Dr Rod Polkinghorne has spent a lot of his career researching meat eating quality and is also part of the Dublin Declaration. He said scientific data was never “absolute”.
“If the data looks too good, you usually look for somebody who has been fabricating it,” he jokingly said.
“The best way to put it is that you should never believe that you can’t do better.”
Using a quote from British scientist James Lovelock that “The practice of science of the testing of guesses; forever iterating around and towards the unattainable absolute of truth” said science should always be questioned.
Using a quote from British scientist James Lovelock that “The practice of science of the testing of guesses; forever iterating around and towards the unattainable absolute of truth” said science should always be questioned.

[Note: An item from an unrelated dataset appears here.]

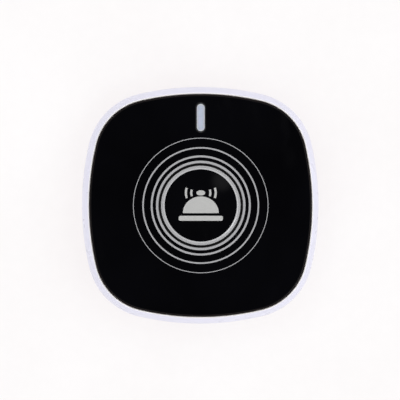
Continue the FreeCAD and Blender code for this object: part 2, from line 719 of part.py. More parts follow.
def make_chip_capacitors():
    """Taller capacitors near the chips and the antenna."""
    beside_chips = [(24.0, 0.5, False), (19.8, 0.5, False), (-18.5, 1.5, True)]
    beside_antenna = [(x, -21.5, True) for x in (13.5, 16.5, -13.5)]
    return small_parts((2.0, 1.25, 1.1), beside_chips + beside_antenna)


# ================================================================ coin cell and contacts
def make_cell_can():
    """Positive can of the coin cell: a shallow cup, its rim curled in over the sealing ring."""
    foot, curl = 0.4, 0.5
    shoulder_z = CELL_Z + CELL_H - 0.7
    inner, rim = CELL_R - CAN_T, CELL_R - CAN_T - 0.4  # the rim stands over the sealing ring
    return turned([
        (0.0, CELL_Z),
        (CELL_R - foot, CELL_Z),
        (CELL_R, CELL_Z + foot),
        (CELL_R, shoulder_z),
        (CELL_R - curl, shoulder_z + curl),
        (rim, shoulder_z + curl),
        (rim, shoulder_z),
        (inner, shoulder_z - foot),
        (inner, CELL_Z + CAN_T),
        (0.0, CELL_Z + CAN_T),
    ])


def make_cell_ring():
    """Plastic sealing ring between the can and the lid."""
    below_lid = 0.3
    inner, outer = LID_R + 0.05, LID_R + 0.4
    return tube(inner, outer, CELL_Z + CAN_T, CELL_Z + CELL_H - below_lid)


def make_cell_lid():
    """Negative lid of the coin cell, an upturned cup inside the sealing ring, filled below."""
    foot_z, top_z, edge = CELL_Z + CAN_T, CELL_Z + CELL_H, 0.4
    return turned([
        (0.0, foot_z),
        (LID_R, foot_z),
        (LID_R, top_z - edge),
        (LID_R - edge, top_z),
        (0.0, top_z),
    ])


def make_negative_contact():
    """Bent leaf from the board down to the middle of the cell's lid."""
    width, turn, curl = 4.0, 60.0, 0.6
    foot_z = BOARD_Z - CONTACT_T / 2
    touch_z = CELL_Z + CELL_H + CONTACT_T / 2
    line = [(9.0, foot_z), (5.5, foot_z), (1.2, touch_z), (-1.2, touch_z), (-2.4, touch_z + curl)]
    return bent_strip(line, CONTACT_T, width, turn)


def make_positive_contact():
    """Bent leaf from the board down beside the cell, sprung against the can's wall."""
    width, turn = 3.6, 180.0
    foot_z = BOARD_Z - CONTACT_T / 2
    touch_r = CELL_R + CONTACT_T / 2
    line = [
        (11.2, foot_z),
        (14.2, foot_z),
        (14.2, 7.6),
        (touch_r, 6.3),
        (touch_r, 5.6),
        (13.4, 4.9),
    ]
    return bent_strip(line, CONTACT_T, width, turn)


# ================================================================ battery door
def make_battery_door():
    """Bayonet door: a flush disc with a coin slot, a neck round the cell and three lugs."""
    edge_c, cell_gap, groove_w = 0.3, 0.15, 0.9
    neck_in, cup_z = CELL_R + cell_gap, CELL_Z - RUNNING_GAP
    groove_in, groove_out = SEAL_R - groove_w / 2, SEAL_R + groove_w / 2
    groove_z = DOOR_TOP_Z - SEAL_GROOVE
    lug_z = KEEPER_TOP_Z + RUNNING_GAP
    door = turned([
        (0.0, DOOR_Z),
        (DOOR_R - edge_c, DOOR_Z),
        (DOOR_R, DOOR_Z + edge_c),
        (DOOR_R, DOOR_TOP_Z),
        (groove_out, DOOR_TOP_Z),
        (groove_out, groove_z),
        (groove_in, groove_z),
        (groove_in, DOOR_TOP_Z),
        (NECK_R, DOOR_TOP_Z),
        (NECK_R, LUG_TOP_Z),
        (neck_in, LUG_TOP_Z),
        (neck_in, cup_z),
        (0.0, cup_z),
    ])
    lug = ring_sector(NECK_R - ROOT, LUG_R, lug_z, LUG_TOP_Z, LUG_SPAN, LOCK_DEG)
    door = joined(door, around(lug, BAYONETS))
    slot_w, slot_l, slot_depth = 2.2, 17.0, 0.8
    slot = pill(slot_w, slot_l, DOOR_Z - PAST, DOOR_Z + slot_depth)
    return door.cut(at_angle(slot, 90.0))


def make_door_seal():
    """Rubber ring of square section in the door's groove, lightly against the base."""
    proud = 0.09  # just short of the base shell's seat
    half = SEAL_W / 2
    return tube(SEAL_R - half, SEAL_R + half, DOOR_TOP_Z - SEAL_GROOVE, DOOR_TOP_Z + proud)


# ================================================================ the whole unit
MAKERS = (
    make_base_shell,
    make_top_shell,
    make_front_panel,
    make_panel_tape,
    make_light_guide,
    make_rubber_feet,
    make_case_screws,
    make_call_cap,
    make_return_spring,
    make_switch_body,
    make_switch_plate,
    make_switch_plunger,
    make_switch_pins,
    make_circuit_board,
    make_board_screws,
    make_signal_lamps,
    make_controller_chip,
    make_radio_chip,
    make_crystal_can,
    make_spring_antenna,
    make_chip_resistors,
    make_chip_capacitors,
    make_cell_can,
    make_cell_ring,
    make_cell_lid,
    make_negative_contact,
    make_positive_contact,
    make_battery_door,
    make_door_seal,
)


def main():
    """Write each piece to parts/NODE.step, named after the function that makes it."""
    os.makedirs("parts", exist_ok=True)
    for make in MAKERS:
        node = make.__name__.removeprefix("make_")
        shape = make()
        print(f"{node}: {len(shape.Solids)} solid(s), {shape.Volume:.1f} mm3, valid {shape.isValid()}")
        shape.exportStep(f"parts/{node}.step")


main()
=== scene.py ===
"""Looks of the waiter call button: finishes, silver print, springs, board parts and studio.

Every new piece is shaped in millimetres with bmesh operators and then placed in metres on the
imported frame. Its sizes repeat those of the solids that it stands on or stands for.
"""

import logging
import math
from collections.abc import Callable, Iterable, Mapping, Sequence
from dataclasses import dataclass
from enum import Enum
from functools import cache, reduce
from typing import ClassVar

import bmesh
import bpy
from mathutils import Matrix, Vector


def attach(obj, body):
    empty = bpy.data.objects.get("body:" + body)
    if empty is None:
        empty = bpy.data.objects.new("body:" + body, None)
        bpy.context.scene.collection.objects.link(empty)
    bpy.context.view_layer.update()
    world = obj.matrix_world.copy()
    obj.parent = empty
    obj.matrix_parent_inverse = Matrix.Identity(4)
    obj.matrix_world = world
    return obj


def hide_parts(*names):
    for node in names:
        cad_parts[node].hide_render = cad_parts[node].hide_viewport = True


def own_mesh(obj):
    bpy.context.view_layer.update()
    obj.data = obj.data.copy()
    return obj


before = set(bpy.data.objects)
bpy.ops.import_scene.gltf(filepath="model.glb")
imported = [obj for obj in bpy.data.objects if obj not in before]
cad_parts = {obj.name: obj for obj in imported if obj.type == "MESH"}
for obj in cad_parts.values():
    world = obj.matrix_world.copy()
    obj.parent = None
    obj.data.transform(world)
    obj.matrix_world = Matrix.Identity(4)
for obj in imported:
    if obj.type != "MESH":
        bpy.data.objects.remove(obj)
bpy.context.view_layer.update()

LOG = logging.getLogger("call_button")

Flat = tuple[float, float]
Point = tuple[float, float, float]
Colour = tuple[float, float, float]
Step = tuple[float, ...]
Socket = bpy.types.NodeSocket

MM = 0.001
ORIGIN: Point = (0.0, 0.0, 0.0)
UP: Point = (0.0, 0.0, 1.0)
EVEN: Point = (1.0, 1.0, 1.0)
NEAR = 1e-3  # millimetres within which points count as one, or as lying on a ring or a level
MERGE = 1e-5  # millimetres within which a spin's points are joined
CUT = 1e-6  # millimetres within which a point counts as lying on a cutting plane
SHARP = 0.2  # radians between two faces from which their edge can be rounded
FACES_UP = 0.98  # height of a face's normal below which the face belongs to an edge


class Body(Enum):
    """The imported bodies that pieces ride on."""

    CASE = "case"
    BUTTON = "call_button"
    DOOR = "door"


class Slot(Enum):
    """The record's material slots."""

    HOUSING = "housing_white"
    PANEL = "panel_black"
    CAP = "cap_black"
    INK = "silver_ink"
    WINDOW = "window_frost"
    FOOT = "foot_rubber"
    SPRING = "spring_steel"
    CONTACT = "contact_metal"
    LAMP = "lamp_clear"
    ANTENNA = "antenna_copper"
    RESISTOR = "ceramic_black"
    CAPACITOR = "ceramic_tan"


class Grain(Enum):
    """How a metal was worked: drawn along X, turned about an upright axis, or tumbled."""

    DRAWN = "drawn"
    TURNED = "turned"
    TUMBLED = "tumbled"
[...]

A lot of Dr Polkinghorne’s work informs Meat Standards Australia (MSA), which is updated by a ‘pathways committee’. He said all updates to the MSA model are passed with a consensus.
“It is more about trying to get a consensus on what is the best we know at this time, not whether it is an absolute truth” he said.
“The process is a dog fight at times, it can involve two-three-four-or-five hours discussion at multiple meetings with the data in the background.
“But you can sometimes go back to data in the data bank that is 30-years-old, you can still use it and build on it.”